Doctoral Candidate Bonnie McConnell awarded AAUW American Fellowship
Ethnomusicology doctoral student Bonnie McConnell receives substantial support and recognition for her research into the relationship between women’s musical performance and health in The Gambia with a recent fellowship award from the American Association of University Women (AAUW).
American Fellowships, AAUW’s oldest and largest funding program, date back to 1888 and support women scholars who are completing doctoral dissertations, conducting postdoctoral research, or finishing research for publication. For the 2014-15 academic year, AAUW awarded $3.7 million to 244 scholars, research projects, and programs promoting education and equity for women and girls.
McConnell’s doctoral work examines the relationship between women’s musical performance and health in The Gambia. Her dissertation focuses in particular on kanyeleng (women’s fertility society) performers and popular music. In The Gambia, she has performed extensively with kanyeleng groups as well as with a popular band dedicated to using music to combat HIV/AIDS related stigma. In addition to her studies in ethnomusicology, McConnell’s research is informed by over four years working on HIV/AIDS awareness in Tanzania and The Gambia.

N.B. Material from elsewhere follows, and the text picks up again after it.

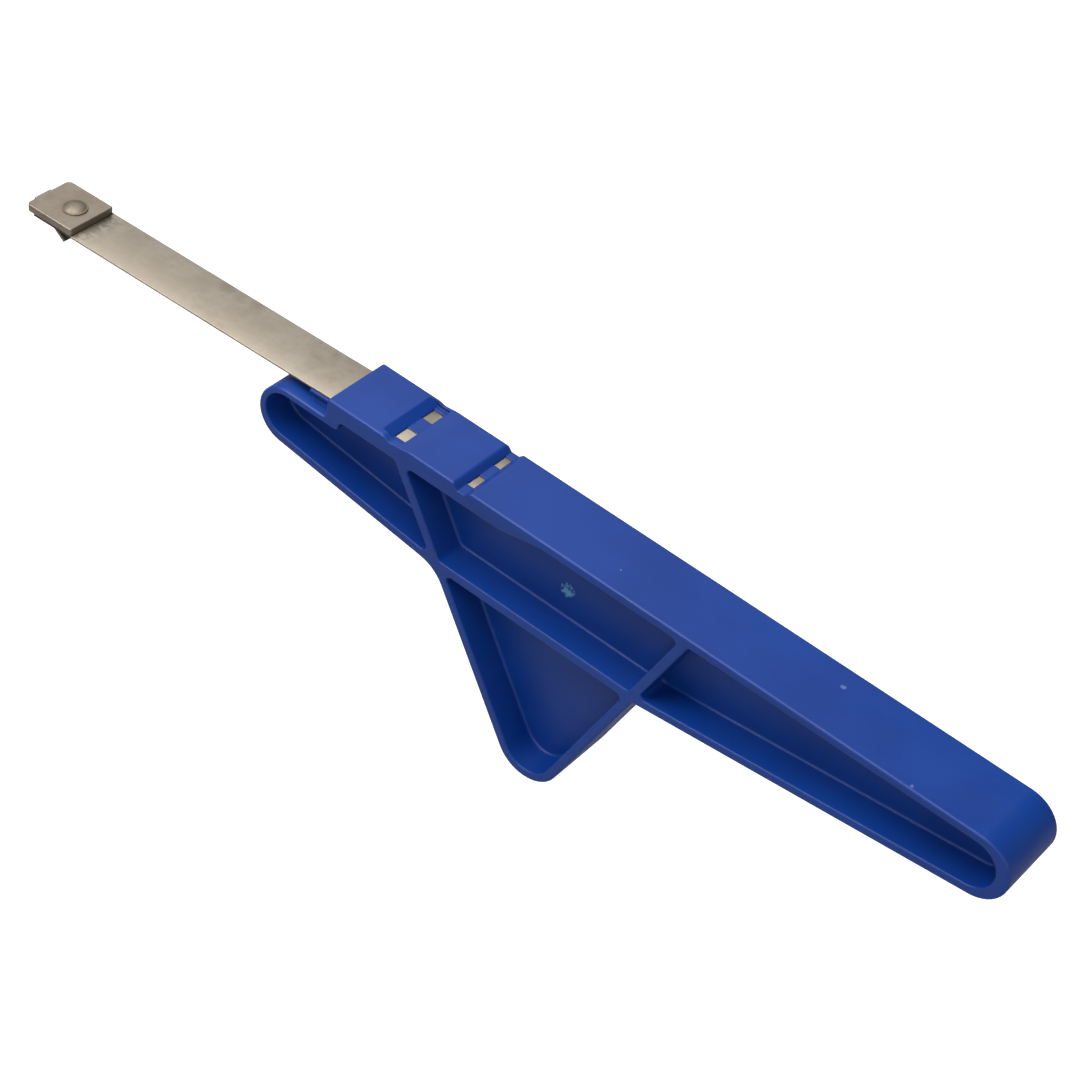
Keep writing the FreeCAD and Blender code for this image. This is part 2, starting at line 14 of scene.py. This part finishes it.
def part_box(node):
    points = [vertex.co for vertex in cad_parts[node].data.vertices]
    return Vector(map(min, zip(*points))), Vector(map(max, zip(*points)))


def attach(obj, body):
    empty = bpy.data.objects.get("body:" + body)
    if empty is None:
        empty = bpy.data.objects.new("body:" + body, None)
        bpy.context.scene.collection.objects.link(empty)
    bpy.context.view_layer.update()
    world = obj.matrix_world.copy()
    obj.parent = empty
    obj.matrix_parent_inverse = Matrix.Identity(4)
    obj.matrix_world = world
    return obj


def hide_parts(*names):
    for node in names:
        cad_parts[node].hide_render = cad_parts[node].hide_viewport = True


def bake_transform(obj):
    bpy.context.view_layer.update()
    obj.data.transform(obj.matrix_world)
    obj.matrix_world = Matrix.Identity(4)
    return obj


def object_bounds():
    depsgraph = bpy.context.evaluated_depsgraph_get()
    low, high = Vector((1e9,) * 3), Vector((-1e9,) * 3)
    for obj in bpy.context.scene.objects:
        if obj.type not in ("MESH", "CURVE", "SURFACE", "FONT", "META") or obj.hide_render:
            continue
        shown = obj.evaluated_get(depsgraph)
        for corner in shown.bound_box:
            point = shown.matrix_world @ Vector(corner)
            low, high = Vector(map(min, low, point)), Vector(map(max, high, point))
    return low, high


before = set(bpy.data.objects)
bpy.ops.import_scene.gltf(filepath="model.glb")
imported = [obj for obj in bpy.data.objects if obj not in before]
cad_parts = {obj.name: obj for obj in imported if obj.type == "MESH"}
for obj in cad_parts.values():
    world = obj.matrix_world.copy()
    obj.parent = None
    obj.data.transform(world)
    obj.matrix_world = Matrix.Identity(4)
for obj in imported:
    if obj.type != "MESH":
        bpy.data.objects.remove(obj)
CAD_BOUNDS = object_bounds()

MM = 0.001


def srgb(red, green, blue):
    """Linear colour with alpha from an 8-bit sRGB one."""
    linear = []
    for channel in (red, green, blue):
        part = channel / 255
        linear.append(part / 12.92 if part <= 0.04045 else ((part + 0.055) / 1.055) ** 2.4)
    return (*linear, 1.0)


# ---------------------------------------------------------------- camera and studio sizes
CAMERA_AZIMUTH = 31.73
CAMERA_ELEVATION = 42.97
CAMERA_ROLL = -10.95
CAMERA_PLACE = Vector((0.217137, -0.330940, 0.384954))
CAMERA_LENS = 89.74
CAMERA_SENSOR = 36.0
CAMERA_CLIP_START = 0.01

# name, place from the object's middle, size, watts
LIGHTS = [
    ("key", (-0.40, -0.24, 0.93), (1.0, 1.0), 14.2),
    ("behind", (-0.78, 0.702, 0.78), (1.0, 1.4), 2.7),
    ("front_fill", (0.25, -1.0, 0.42), (0.8, 0.8), 2.4),
    ("tail_fill", (0.9, -0.1, 0.4), (0.6, 0.6), 2.2),
]

WHITE = (1, 1, 1, 1)
WORLD_AS_LIGHT = 0.11
WORLD_TO_CAMERA = 1.0

FLOOR_DROP = 0.030
FLOOR_SIZE = 6.0
FLOOR_TONES = (0.34, 0.34, 0.34, 1), (0.36, 0.36, 0.36, 1)
FLOOR_GLOW = 0.95

# ---------------------------------------------------------------- colours
PLASTIC_TONES = srgb(2, 52, 134), srgb(5, 59, 144)
PLASTIC_WORN = srgb(70, 110, 180)
PLASTIC_NICKED = srgb(150, 178, 214)
TORN_TONES = srgb(8, 58, 134), srgb(92, 144, 192)

# light, dark and stained tone of each steel
STRIP_TONES = srgb(194, 184, 169), srgb(180, 169, 153), srgb(156, 144, 128)
PLATE_TONES = srgb(168, 157, 142), srgb(152, 141, 126), srgb(132, 120, 106)
RIVET_TONES = srgb(152, 142, 127), srgb(132, 121, 107), srgb(108, 97, 84)
HOOK_TONES = srgb(160, 150, 135), srgb(140, 129, 115), srgb(112, 101, 88)
STRIP_GRIME = srgb(112, 98, 84)
# dark foot of the strip behind the head plate: grime and painted shade in that corner
STRIP_FOOT_GRIME_AND_SHADE = srgb(62, 47, 35)
PLATE_GRIME = srgb(112, 99, 85)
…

“Bonnie understands ethnomusicology in its many interdisciplinary dimensions, particularly as it operates at the intersection of music and global health," says Patricia Campbell, head of the UW's Ethnomusicology Program. "She is a fine musical mind, which comes through in her performance as a pianist and performer in various African ensembles as well as in her scholarly analysis and interpretation.”
McConnell says the fellowship will allow her to work full time on completing her dissertion this year. “I feel very honored to have received this fellowship from an organization that has done so much to break down barriers for women around the world.”